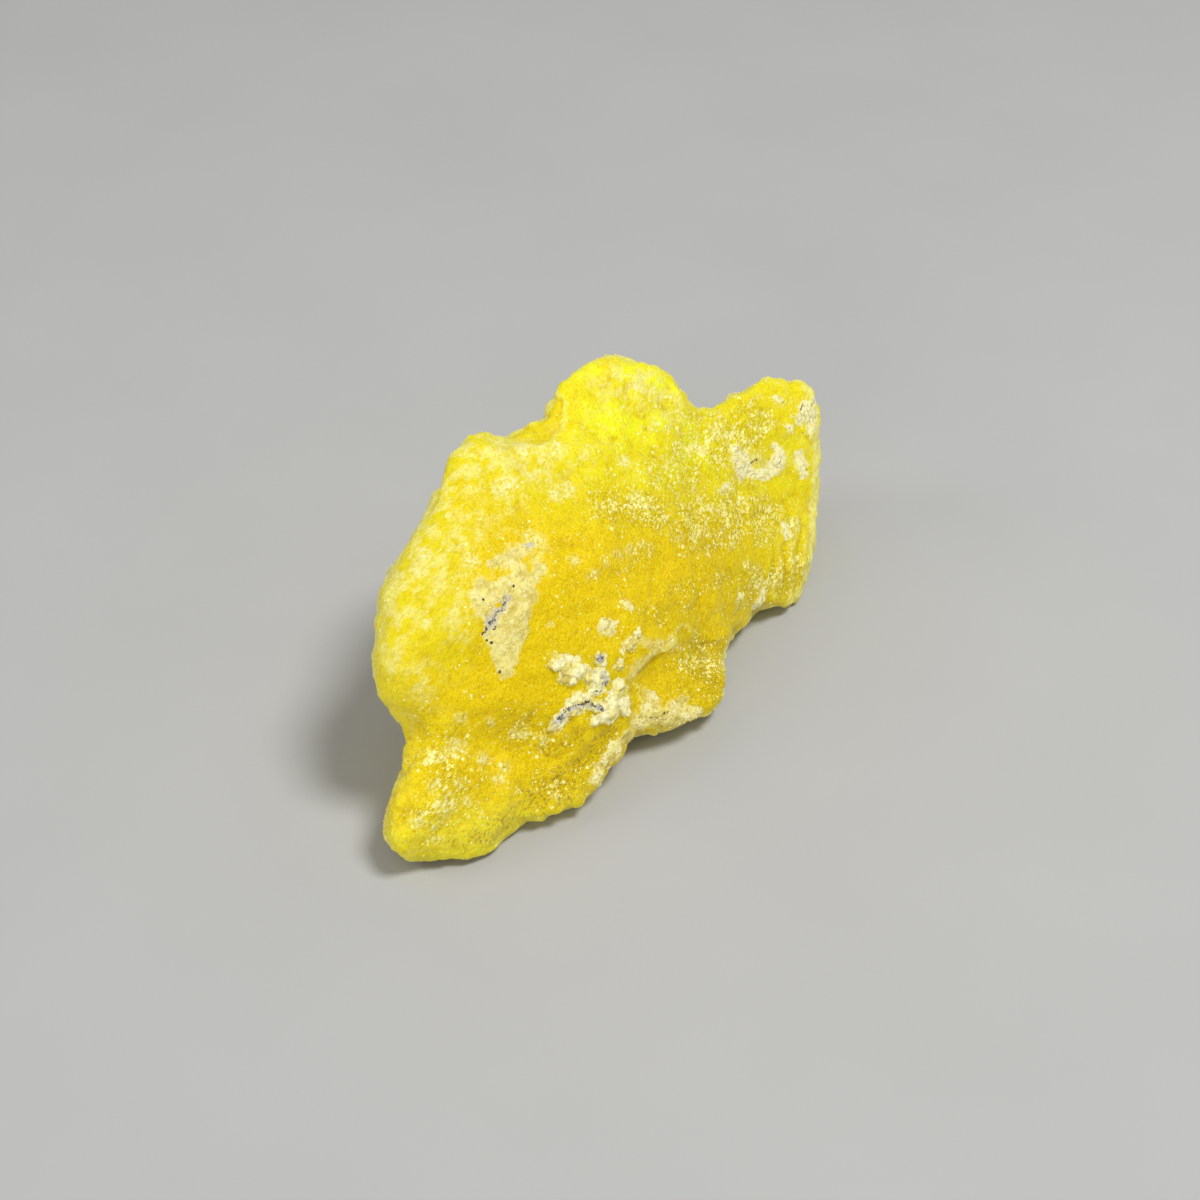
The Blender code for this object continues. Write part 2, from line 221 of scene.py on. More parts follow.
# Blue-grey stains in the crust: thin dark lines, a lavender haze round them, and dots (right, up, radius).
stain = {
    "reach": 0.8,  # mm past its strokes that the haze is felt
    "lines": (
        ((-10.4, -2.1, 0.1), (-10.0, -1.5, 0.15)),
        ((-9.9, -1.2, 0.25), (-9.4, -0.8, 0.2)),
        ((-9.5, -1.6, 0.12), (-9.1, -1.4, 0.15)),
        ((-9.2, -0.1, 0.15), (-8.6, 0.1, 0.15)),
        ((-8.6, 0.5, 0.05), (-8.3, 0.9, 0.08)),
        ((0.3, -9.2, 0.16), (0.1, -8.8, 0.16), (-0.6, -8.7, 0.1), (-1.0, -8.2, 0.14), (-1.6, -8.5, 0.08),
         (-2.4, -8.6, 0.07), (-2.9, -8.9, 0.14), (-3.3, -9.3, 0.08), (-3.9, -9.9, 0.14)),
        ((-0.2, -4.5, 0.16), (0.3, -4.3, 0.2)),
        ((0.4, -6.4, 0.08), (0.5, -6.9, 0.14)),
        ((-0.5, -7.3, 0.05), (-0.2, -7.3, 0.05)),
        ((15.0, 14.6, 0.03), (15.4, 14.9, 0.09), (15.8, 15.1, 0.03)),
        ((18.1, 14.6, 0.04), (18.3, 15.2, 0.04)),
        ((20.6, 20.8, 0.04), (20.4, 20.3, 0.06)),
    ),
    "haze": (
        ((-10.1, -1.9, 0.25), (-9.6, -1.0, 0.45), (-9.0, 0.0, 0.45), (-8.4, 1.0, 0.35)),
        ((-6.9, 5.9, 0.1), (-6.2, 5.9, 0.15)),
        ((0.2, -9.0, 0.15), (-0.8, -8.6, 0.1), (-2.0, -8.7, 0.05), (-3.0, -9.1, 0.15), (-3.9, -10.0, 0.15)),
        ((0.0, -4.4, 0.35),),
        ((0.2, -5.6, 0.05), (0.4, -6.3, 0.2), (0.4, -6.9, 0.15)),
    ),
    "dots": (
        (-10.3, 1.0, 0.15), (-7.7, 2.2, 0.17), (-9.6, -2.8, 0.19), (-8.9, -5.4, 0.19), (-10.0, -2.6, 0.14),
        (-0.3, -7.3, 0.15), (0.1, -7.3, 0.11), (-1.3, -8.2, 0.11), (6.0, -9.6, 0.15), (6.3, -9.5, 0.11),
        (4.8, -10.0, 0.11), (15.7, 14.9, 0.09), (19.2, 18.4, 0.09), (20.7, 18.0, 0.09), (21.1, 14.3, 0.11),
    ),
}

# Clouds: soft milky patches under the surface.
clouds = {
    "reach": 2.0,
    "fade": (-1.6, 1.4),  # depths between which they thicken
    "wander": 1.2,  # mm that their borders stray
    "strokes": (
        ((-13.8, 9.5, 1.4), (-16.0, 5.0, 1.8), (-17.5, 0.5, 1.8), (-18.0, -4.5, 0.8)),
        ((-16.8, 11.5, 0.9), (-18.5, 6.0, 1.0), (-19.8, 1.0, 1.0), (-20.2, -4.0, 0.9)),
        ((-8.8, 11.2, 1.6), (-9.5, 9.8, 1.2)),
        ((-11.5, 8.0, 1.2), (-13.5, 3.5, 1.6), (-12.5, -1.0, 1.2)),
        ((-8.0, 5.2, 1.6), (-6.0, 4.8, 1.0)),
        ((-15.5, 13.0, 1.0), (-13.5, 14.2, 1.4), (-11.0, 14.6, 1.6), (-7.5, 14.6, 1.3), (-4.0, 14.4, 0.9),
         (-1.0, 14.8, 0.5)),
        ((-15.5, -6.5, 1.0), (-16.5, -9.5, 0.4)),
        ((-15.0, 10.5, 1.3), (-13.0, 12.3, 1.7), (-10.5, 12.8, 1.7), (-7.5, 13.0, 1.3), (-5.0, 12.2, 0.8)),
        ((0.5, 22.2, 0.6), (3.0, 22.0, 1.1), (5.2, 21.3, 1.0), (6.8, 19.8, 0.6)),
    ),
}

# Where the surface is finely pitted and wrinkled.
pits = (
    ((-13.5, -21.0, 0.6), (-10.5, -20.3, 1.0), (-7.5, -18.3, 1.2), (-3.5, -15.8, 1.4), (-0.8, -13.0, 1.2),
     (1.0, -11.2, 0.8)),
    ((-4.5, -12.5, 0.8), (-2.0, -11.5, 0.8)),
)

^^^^

• [Exercise instructions]: Each line above must be reproduced exactly as it stands.

• [Complete answer]:
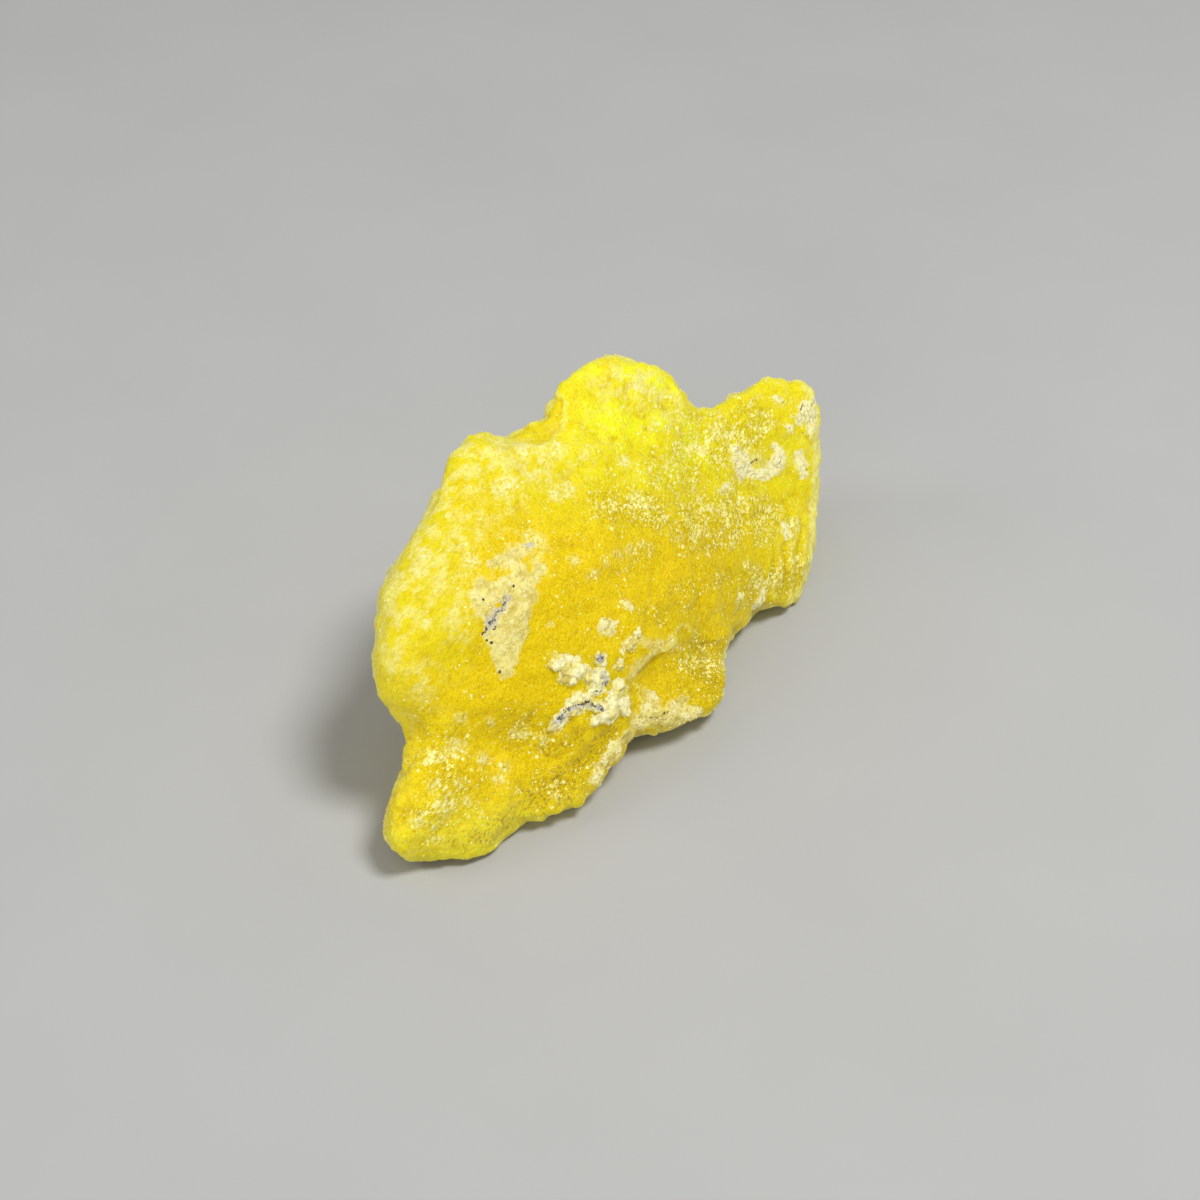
The Blender code for this object continues. Write part 2, from line 221 of scene.py on. More parts follow.
# Blue-grey stains in the crust: thin dark lines, a lavender haze round them, and dots (right, up, radius).
stain = {
    "reach": 0.8,  # mm past its strokes that the haze is felt
    "lines": (
        ((-10.4, -2.1, 0.1), (-10.0, -1.5, 0.15)),
        ((-9.9, -1.2, 0.25), (-9.4, -0.8, 0.2)),
        ((-9.5, -1.6, 0.12), (-9.1, -1.4, 0.15)),
        ((-9.2, -0.1, 0.15), (-8.6, 0.1, 0.15)),
        ((-8.6, 0.5, 0.05), (-8.3, 0.9, 0.08)),
        ((0.3, -9.2, 0.16), (0.1, -8.8, 0.16), (-0.6, -8.7, 0.1), (-1.0, -8.2, 0.14), (-1.6, -8.5, 0.08),
         (-2.4, -8.6, 0.07), (-2.9, -8.9, 0.14), (-3.3, -9.3, 0.08), (-3.9, -9.9, 0.14)),
        ((-0.2, -4.5, 0.16), (0.3, -4.3, 0.2)),
        ((0.4, -6.4, 0.08), (0.5, -6.9, 0.14)),
        ((-0.5, -7.3, 0.05), (-0.2, -7.3, 0.05)),
        ((15.0, 14.6, 0.03), (15.4, 14.9, 0.09), (15.8, 15.1, 0.03)),
        ((18.1, 14.6, 0.04), (18.3, 15.2, 0.04)),
        ((20.6, 20.8, 0.04), (20.4, 20.3, 0.06)),
    ),
    "haze": (
        ((-10.1, -1.9, 0.25), (-9.6, -1.0, 0.45), (-9.0, 0.0, 0.45), (-8.4, 1.0, 0.35)),
        ((-6.9, 5.9, 0.1), (-6.2, 5.9, 0.15)),
        ((0.2, -9.0, 0.15), (-0.8, -8.6, 0.1), (-2.0, -8.7, 0.05), (-3.0, -9.1, 0.15), (-3.9, -10.0, 0.15)),
        ((0.0, -4.4, 0.35),),
        ((0.2, -5.6, 0.05), (0.4, -6.3, 0.2), (0.4, -6.9, 0.15)),
    ),
    "dots": (
        (-10.3, 1.0, 0.15), (-7.7, 2.2, 0.17), (-9.6, -2.8, 0.19), (-8.9, -5.4, 0.19), (-10.0, -2.6, 0.14),
        (-0.3, -7.3, 0.15), (0.1, -7.3, 0.11), (-1.3, -8.2, 0.11), (6.0, -9.6, 0.15), (6.3, -9.5, 0.11),
        (4.8, -10.0, 0.11), (15.7, 14.9, 0.09), (19.2, 18.4, 0.09), (20.7, 18.0, 0.09), (21.1, 14.3, 0.11),
    ),
}

# Clouds: soft milky patches under the surface.
clouds = {
    "reach": 2.0,
    "fade": (-1.6, 1.4),  # depths between which they thicken
    "wander": 1.2,  # mm that their borders stray
    "strokes": (
        ((-13.8, 9.5, 1.4), (-16.0, 5.0, 1.8), (-17.5, 0.5, 1.8), (-18.0, -4.5, 0.8)),
        ((-16.8, 11.5, 0.9), (-18.5, 6.0, 1.0), (-19.8, 1.0, 1.0), (-20.2, -4.0, 0.9)),
        ((-8.8, 11.2, 1.6), (-9.5, 9.8, 1.2)),
        ((-11.5, 8.0, 1.2), (-13.5, 3.5, 1.6), (-12.5, -1.0, 1.2)),
        ((-8.0, 5.2, 1.6), (-6.0, 4.8, 1.0)),
        ((-15.5, 13.0, 1.0), (-13.5, 14.2, 1.4), (-11.0, 14.6, 1.6), (-7.5, 14.6, 1.3), (-4.0, 14.4, 0.9),
         (-1.0, 14.8, 0.5)),
        ((-15.5, -6.5, 1.0), (-16.5, -9.5, 0.4)),
        ((-15.0, 10.5, 1.3), (-13.0, 12.3, 1.7), (-10.5, 12.8, 1.7), (-7.5, 13.0, 1.3), (-5.0, 12.2, 0.8)),
        ((0.5, 22.2, 0.6), (3.0, 22.0, 1.1), (5.2, 21.3, 1.0), (6.8, 19.8, 0.6)),
    ),
}

# Where the surface is finely pitted and wrinkled.
pits = (
    ((-13.5, -21.0, 0.6), (-10.5, -20.3, 1.0), (-7.5, -18.3, 1.2), (-3.5, -15.8, 1.4), (-0.8, -13.0, 1.2),
     (1.0, -11.2, 0.8)),
    ((-4.5, -12.5, 0.8), (-2.0, -11.5, 0.8)),
)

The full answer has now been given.